Monday, Jun. 08, 1998

A Maverick Who Believed In Form With Feeling

By Belinda Luscombe

Frank Lloyd Wright was an American original. Prolific, visionary, unorthodox and ingenious, he built for a romantic America, a country with space and grace to spare. While the turbines of Modernism were fitting and turning homes, buildings and cities into parts of a huge functional machine, Wright held on to his belief in an architecture that could dawdle and daydream. His grand plan for cities seemed fantastical and cinematic--the basic building block was not a house but a farm, where each man could grow his own food on an acre block reserved for him since birth--and he was easy to dismiss as hopelessly Utopian. But fortunately for history, he often got to lay his dreams down in concrete and clay tile, giving us Fallingwater, New York City's Guggenheim Museum, the S.C. Johnson Wax building, the Robie House, Unity Temple and more than 450 other buildings, each a lesson in poetic functionalism.

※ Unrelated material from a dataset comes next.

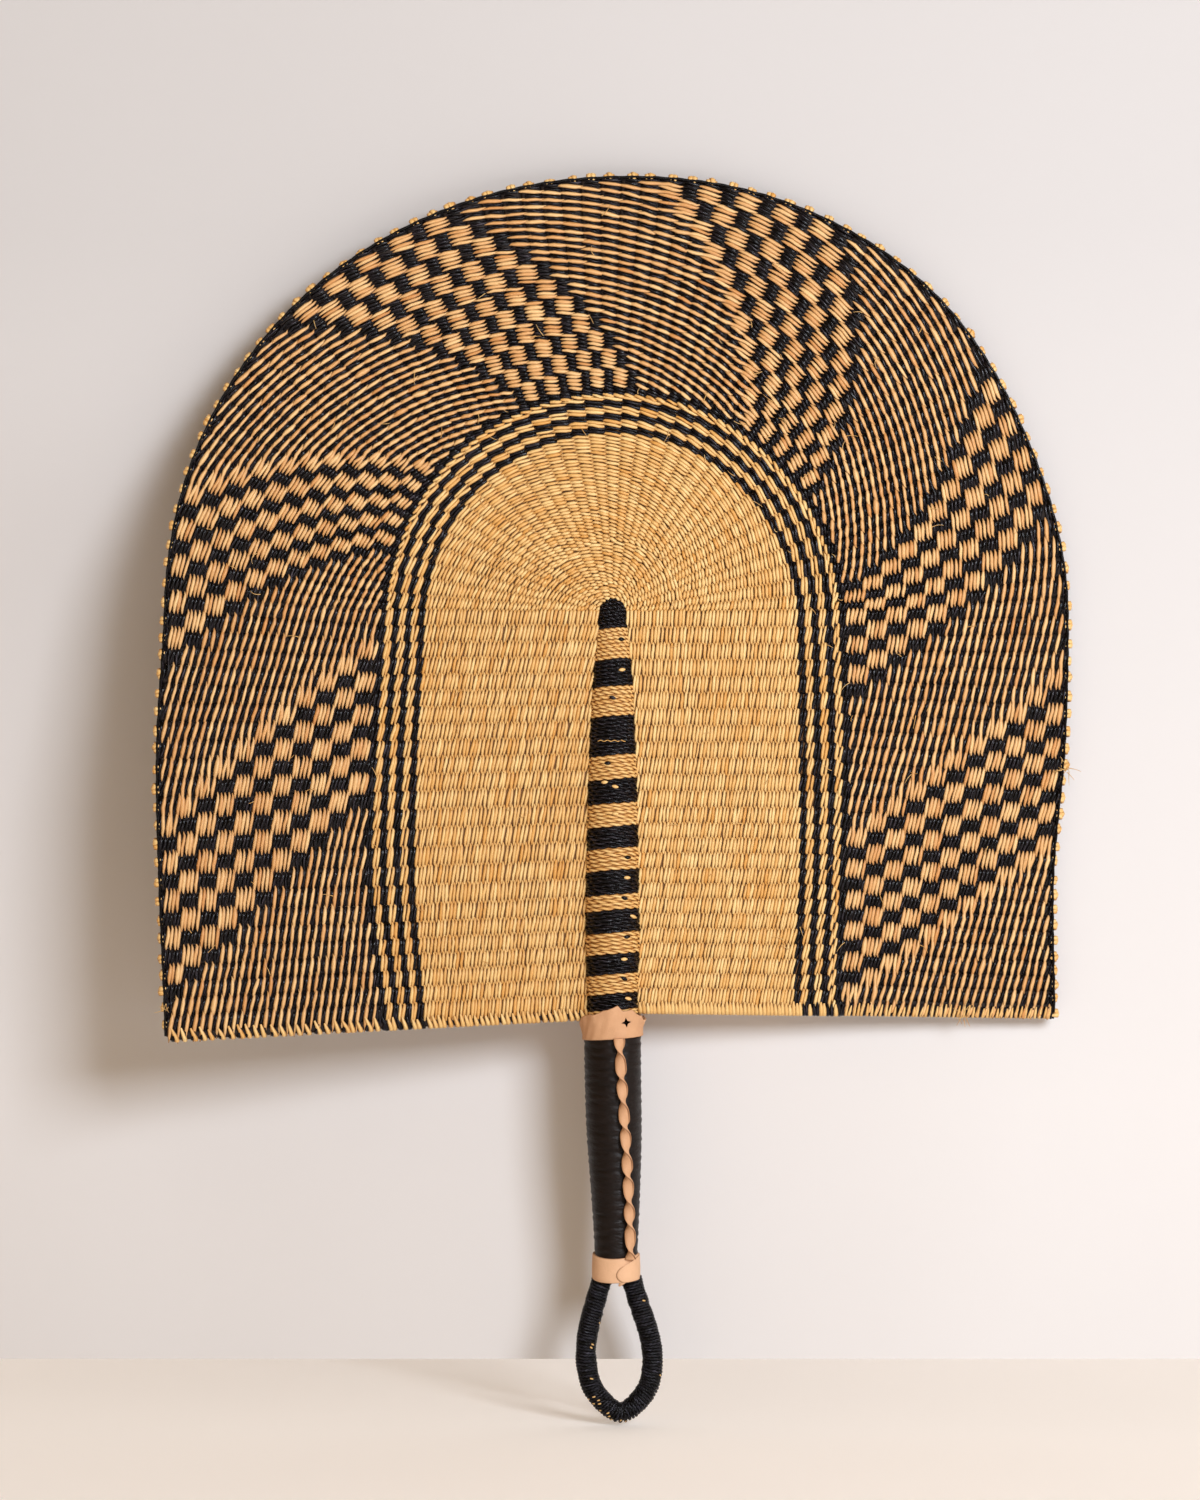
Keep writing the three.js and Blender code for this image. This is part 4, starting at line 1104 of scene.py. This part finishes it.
def collar_ring(height, grow):
    """A ring of the upper collar at that share of its height."""
    crease = 0.42 * height ** 2 * np.sin(9 * angle + 1.2 * np.sin(3 * angle)) \
        + 0.12 * np.sin(17 * angle + 7 * height)
    flare = 1.5 * height ** 2 + 0.35 * (1 - height) ** 2 + crease * 0.7
    z = collar_foot + slope + height * (TOP_COLLAR_HEIGHT + torn - slope)
    half = bundle_half(collar_foot) + GAP + LEATHER + flare + grow
    deep = bundle_depth(collar_foot) + GAP + LEATHER + 0.25 + flare + grow
    return np.stack([half * np.cos(angle), -deep * np.sin(angle), z], -1)


heights = np.concatenate([[0, 0.035], np.linspace(0.1, 0.93, 12), [0.97, 1]])
rings = folded(collar_ring, heights, LEATHER / 3)[::-1]
edges = [0.8] + [0] * (len(heights) - 2) + [0.25]
without_star(add_leather(
    "torn_collar", rings, skin_rings(rings, True), tan_finish,
    np.repeat(edges[::-1] + edges, COLLAR_ROUND), "top_collar"))


# Lower collar: a paler strip of the same leather below the sleeve, lower at the front. Its rounded
# end laps over it and is thick where it was cut, and a small tongue of it hangs below.
FOOT_COLLAR_HEIGHT = 10.8
FOOT_DIP, FOOT_SHIFT = 1.3, 0.45
LAP_START, LAP_SWEEP, LAP_SAG = 0.3, 1.3, 3.4
LAP_OUTSIDE, LAP_INSIDE, LAP_EDGE = 1.2, 0.3, 0.4
LAP_POINTS = 48
TONGUE_SIZE = (1.5, 0.55)
foot_finish = leather_material("tan_leather_foot", (0.66, 0.37, 0.20, 1), (0.88, 0.54, 0.32, 1))
foot_top = SLEEVE_FOOT - GAP + 0.9
foot_end = foot_top - FOOT_COLLAR_HEIGHT - 0.4


def foot_level(t, angle):
    """Height of the lower collar round it, at that share of its way down."""
    dip = FOOT_DIP * (1 - 0.4 * t) * np.clip(np.sin(angle), 0, 1)
    return foot_top + (foot_end - foot_top) * t + 0.25 * np.sin(2 * angle + 0.6) - dip


def foot_swell(t):
    """How far the lower collar stands off the bundle."""
    return GAP + LEATHER - 0.2 + 0.3 * t + 0.25 * math.sin(math.pi * t)


def foot_ring(t, grow):
    return oval_point(angle, foot_level(t, angle), foot_swell(t) + grow) - (FOOT_SHIFT, 0, 0)


steps = np.concatenate([[0, 0.035], np.linspace(0.12, 0.88, 7), [0.965, 1]])
rings = folded(foot_ring, steps, LEATHER / 4)
edges = [0.9] + [0] * (len(steps) - 2) + [0.6]
add_leather("foot_band", rings, skin_rings(rings, True), foot_finish,
            np.repeat(edges + edges[::-1], COLLAR_ROUND), "foot_collar")

radius = (foot_top - foot_end) / 2
share = np.linspace(0, 1, LAP_POINTS) ** 1.5
blunt = 1 - 0.5 * np.exp(-share * 60)
settled = 1.1 - share
rings, cut = [], []
for t, grow in [(t, LAP_OUTSIDE) for t in steps] + [(t, LAP_INSIDE) for t in steps[::-1]]:
    at_edge = t in (0, 1)
    left = LAP_START + 0.8 * radius * (1 - math.sqrt(max(0.0, 1 - (2 * t - 1) ** 2)))
    start = math.acos(left / (bundle_half(foot_top + (foot_end - foot_top) * t) + 2.8))
    sweep = start - (start + LAP_SWEEP) * share
    level = foot_level(t, sweep) - LAP_SAG * (1 - t) * np.exp(-5 * share)
    reach = foot_swell(t) + 0.3 + (grow - (LAP_EDGE if at_edge else 0)) * blunt * settled
    rings.append(oval_point(sweep, level, 0) + away_from(sweep) * reach[:, None]
                 - (FOOT_SHIFT, 0, 0))
    cut.append(np.where(share < 0.004, 1.0, 0.8 if at_edge else 0.0))
count = len(rings)
faces = [(k * LAP_POINTS + i, (k + 1) % count * LAP_POINTS + i,
          (k + 1) % count * LAP_POINTS + i + 1, k * LAP_POINTS + i + 1)
         for k in range(count) for i in range(LAP_POINTS - 1)]
faces += [tuple(k * LAP_POINTS for k in reversed(range(count))),
          tuple((k + 1) * LAP_POINTS - 1 for k in range(count))]
add_leather("lapped_end", rings, faces, foot_finish, cut, "foot_collar")
t = np.linspace(0, 1, 12)
y = -8.6 - 2.0 * t * (1 - t) + 0.4 * t
points = np.stack([5.6 - 2.9 * t, y, foot_end + 1.4 - 3.6 * t], -1)
make_strands("lap_tongue", [strand(points, np.array([0.0, -1.0, 0.3]), girth=1 - 0.75 * t ** 2)],
             *TONGUE_SIZE, 8, foot_finish, "tan_leather")


# Lace: a flat strip of undyed leather with rounded faces and brown cut edges. It is twisted along
# the seam of the sleeve in eight half turns, and its ends are tucked under the two collars.
LACE_TOP_ANGLE, LACE_FOOT_ANGLE = 0.2, 0.54
LACE_OFF, LACE_SHARP = 1.8, 0.8
LACE_FIRST, LACE_LAST, LACE_HALF_TURNS = 42.0, -44.6, 8
LACE_SIDE = [(-2.45, -0.34), (-2.36, 0.22), (-1.95, 0.66), (-1.0, 0.96), (0.0, 1.04), (1.0, 0.92),
             (1.6, 0.70), (1.85, 0.14)]
z = np.linspace(SLEEVE_TOP + 0.8, SLEEVE_FOOT - 1.0, 141)
t = np.linspace(0, 1, len(z))
side = LACE_TOP_ANGLE + (LACE_FOOT_ANGLE - LACE_TOP_ANGLE) * t
off = 2 * GAP + LEATHER + LACE_OFF
points = np.stack([bundle_centre(z) + (bundle_half(z) + off) * np.sin(side),
                   -(bundle_depth(z) + off) * np.cos(side), z], -1)
out = np.stack([np.sin(side), -np.cos(side), 0 * side], -1)
across = np.stack([np.cos(side), np.sin(side), 0 * side], -1)
turn = math.pi * (0.5 + LACE_HALF_TURNS * (LACE_FIRST - z) / (LACE_FIRST - LACE_LAST))
turn = turn + 0.16 * np.sin(t * 31) - 0.22 * np.sin(2 * turn)
width = across * np.cos(turn)[:, None] - out * np.sin(turn)[:, None]
facing = out * np.cos(turn)[:, None] + across * np.sin(turn)[:, None]
profile = np.array(LACE_SIDE + [(-x, -y) for x, y in LACE_SIDE])
rings = [p + w * profile[:, :1] + f * profile[:, 1:] for p, w, f in zip(points, width, facing)]
size = len(profile)
faces = [face[::-1] for face in skin_rings(rings, False)]
last = (len(rings) - 1) * size
faces += [tuple(range(size)), tuple(range(last + size - 1, last - 1, -1))]
cut = np.tile([0.25, 0, 0, 0, 0, 0, 0, 0.9] * 2, len(rings))
lace = add_leather("lace_strip", rings, faces, tan_finish, cut, "twisted_lace")
lace.data.set_sharp_from_angle(angle=LACE_SHARP)


# Hanging loop: a stiff cord, bent round and bound in under the lower collar. It is closely wound
# with two twisted strands of dyed grass, and a few pale fibres show in them.
LOOP_SHAPE = [
    (-4.4, -56.5), (-8.1, -69.3), (-10.3, -78.0), (-11.6, -87.0), (-11.1, -96.5), (-7.9, -106.2),
    (3.6, -115.6), (14.6, -106.2), (17.3, -96.5), (17.1, -87.0), (15.0, -78.0), (12.0, -69.3),
    (8.0, -56.5)]
LOOP_RADIUS = 4.6
LOOP_PITCH = 1.28
LOOP_TWISTS = 7.3
LOOP_TURN_POINTS = 44
LOOP_SUNK = 0.95
WINDING_SIZE, LOOP_FLECK_SIZE = (0.50, 0.42), (0.40, 0.42)
FLECKS_ON_LOOP = [
    (-6.8, -75.6), (-9.8, -85.2), (-9.0, -86.4), (-9.0, -101.2), (-7.3, -108.4), (-10.4, -109.3),
    (-7.0, -109.8), (-6.1, -110.7), (-7.8, -111.7), (-6.1, -113.7), (-2.0, -115.3), (-1.4, -116.4),
    (0.5, -117.5), (3.1, -118.0), (5.2, -119.0), (20.0, -98.0), (14.2, -66.0)]


def between(t, start, end, first, second):
    return (end - t) / (end - start) * first + (t - start) / (end - start) * second


def smooth_line(shape, count):
    """Evenly spaced points on a centripetal curve through the shape's points, and its length."""
    knots = np.array([(x, 0.0, z) for x, z in shape])
    knots = np.concatenate([[2 * knots[0] - knots[1]], knots, [2 * knots[-1] - knots[-2]]])
    pieces = []
    for p0, p1, p2, p3 in zip(knots, knots[1:], knots[2:], knots[3:]):
        t1 = np.linalg.norm(p1 - p0) ** 0.5
        t2 = t1 + np.linalg.norm(p2 - p1) ** 0.5
        t3 = t2 + np.linalg.norm(p3 - p2) ** 0.5
        t = np.linspace(t1, t2, 60, endpoint=False)[:, None]
        middle = between(t, t1, t2, p1, p2)
        early = between(t, 0.0, t2, between(t, 0.0, t1, p0, p1), middle)
        late = between(t, t1, t3, middle, between(t, t2, t3, p2, p3))
        pieces.append(between(t, t1, t2, early, late))
    line = np.concatenate(pieces + [knots[-2:-1]])
    run = run_of(line)
    even = np.linspace(0, run[-1], count)
    return np.stack([np.interp(even, run, line[:, k]) for k in range(3)], -1), run[-1]


core_line, loop_length = smooth_line(LOOP_SHAPE, 80)
turns = int(loop_length / LOOP_PITCH)
middle, _ = smooth_line(LOOP_SHAPE, turns * LOOP_TURN_POINTS + 1)
tangent = np.gradient(middle, axis=0)
tangent /= np.linalg.norm(tangent, axis=1, keepdims=True)
side = np.cross(tangent, np.array([0.0, 1.0, 0.0]))
angle = np.linspace(0, 2 * math.pi * turns, len(middle))
around = side * np.cos(angle)[:, None] + np.array([0.0, 1.0, 0.0]) * np.sin(angle)[:, None]
wobble = drift((1, len(middle)), LOOP_TURN_POINTS, 0.13)[0]
winding = []
for part in (0, math.pi):
    twist = LOOP_TWISTS * angle + part
    points = middle + around * (LOOP_RADIUS - 0.55 + wobble + 0.2 * np.cos(twist))[:, None] \
        + tangent * (0.25 * np.cos(angle) + 0.30 * np.sin(twist))[:, None]
    winding.append(strand(points, around, lift=np.clip(0.6 + 0.6 * np.cos(twist), 0, 1),
                          tone=0.5 + drift((1, len(middle)), 9, 0.25)[0]))
# Its second colour is a painted highlight, brighter than the other dyed grass's.
loop_finish = dyed_material("dyed_winding", (0.0004, 0.0002, 0.0004, 1), (0.11, 0.105, 0.14, 1))
make_strands("loop_winding", winding, *WINDING_SIZE, 5, loop_finish, "dyed_weft",
             ["loop_wrapping"])
flecks_on_loop = []
points = winding[0]["points"]
for x, z in FLECKS_ON_LOOP:
    near = int(np.argmin((points[:, 0] - x) ** 2 + (points[:, 2] - z) ** 2
                         + (points[:, 1] > -1.5) * 99 - 2 * np.cos(LOOP_TWISTS * angle)))
    part = slice(near - 2, near + 3)
    lifted = points[part] + around[part] * 0.1
    flecks_on_loop.append(strand(lifted, around[part], x, tone=0.6,
                                 girth=np.array([0.2, 0.8, 1, 0.7, 0.2])))
make_strands("loop_flecks", flecks_on_loop, *LOOP_FLECK_SIZE, 6, straw_finish, "straw_weft")
padding = {"points": core_line, "face": FRONT + 0 * core_line, "tone": 0.2}
make_strands("loop_padding", [padding], LOOP_RADIUS - LOOP_SUNK, LOOP_RADIUS - LOOP_SUNK, 12,
             dyed_finish, "dyed_weft", ["loop_wrapping"])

And the buildings not only fulfilled his ideals, they also worked. Alas, his creations were decorative and quixotic in an era that preferred the planar and the abstract. If Wright's organic architecture did not spawn a movement, it is not because it was wrong-headed or impractical. It is because his vision was so personal, so deeply inhabited by him, that without him it had no breath at all.